Aber ich glaube, es ist schon wichtig, dass man nicht den Glauben an die objektive Wahrheit verliert, die es gibt. Dass wir die objektive Wahrheit nicht haben, oder nicht hundertprozentig mit ihr übereinstimmen, das ist natürlich dann nochmal eine andere Geschichte. Aber dass es die gibt und dass man sich ihr annähern kann mit bestimmten Methoden. Und erst wenn man Fakten in der Hand hat, dann kann man auch was tun gegen Ungerechtigkeiten und gegen Probleme, die es da tatsächlich auch gibt.

Gerade solche Probleme wie die Opioid-Epidemie lassen sich nur lösen, wenn Leute zusammenarbeiten. Und das funktioniert nur, wenn man eine gemeinsame Faktenbasis hat und natürlich auch ein gewisses Grundvertrauen ineinander.

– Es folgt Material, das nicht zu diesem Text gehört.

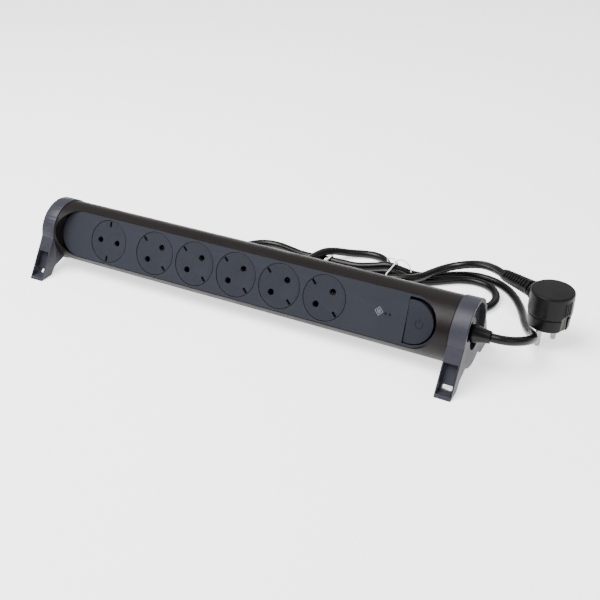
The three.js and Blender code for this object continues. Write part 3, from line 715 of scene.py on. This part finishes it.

„Wir wollen den demokratischen Diskurs stärken“

TR: Aber oft geht es nicht um Fakten, sondern um Einschätzungen, Bewertungen und Meinungen.

Kreißl: Es ist ja nicht so, dass Volksverpetzer irgendwie die Macht hätte, jemandem zu verbieten, was er zu meinen hat. Wir können nur ein Angebot machen und sagen: Okay, da ist ein Widerspruch. Eventuell könntest du darüber nochmal nachdenken.

Aber dass jetzt da jemand seine Meinung ändert, das ist ja auch gar nicht der Anspruch, sondern die Überlegung ist halt, wenn wir diesen Narrativfehler an der Stelle aufdecken, dann können wir vielleicht in eine bessere Diskussionskultur kommen und am Ende dann vielleicht ein besseres Ergebnis haben.

Wir wollen ja den demokratischen Diskurs stärken und nicht verunmöglichen, indem wir sagen, der demokratische Diskurs soll auf Fakten beruhen und nicht auf Falschinformationen oder auf rhetorischen Tricks.

TR: Das ist jetzt aber ein dickes Brett. Wo nehmen Sie diesen geballten Optimismus her?

Kreißl: Ich glaube nicht, dass wir in 10 Jahren oder 20 Jahren einen komplett aufgeklärten Diskurs in der Öffentlichkeit haben. Alles total rational und wissenschaftsbasiert und so weiter. Aber das ist wie mit der objektiven Wahrheit: Man kommt nicht komplett heran, aber man kann ihr schon näher kommen.

Und der Erfolg von Leuten wie Trump oder Ereignisse wie der Brexit, das sind natürlich schon auch Sachen, die oft an sehr kleinen Margins hängen. Das heißt, das macht schon einen Unterschied, ob man jetzt nochmal ein paar Leute zusätzlich überzeugt, dass ein rationaler und wissenschaftsbasierter Diskurs etwas Sinnvolles ist.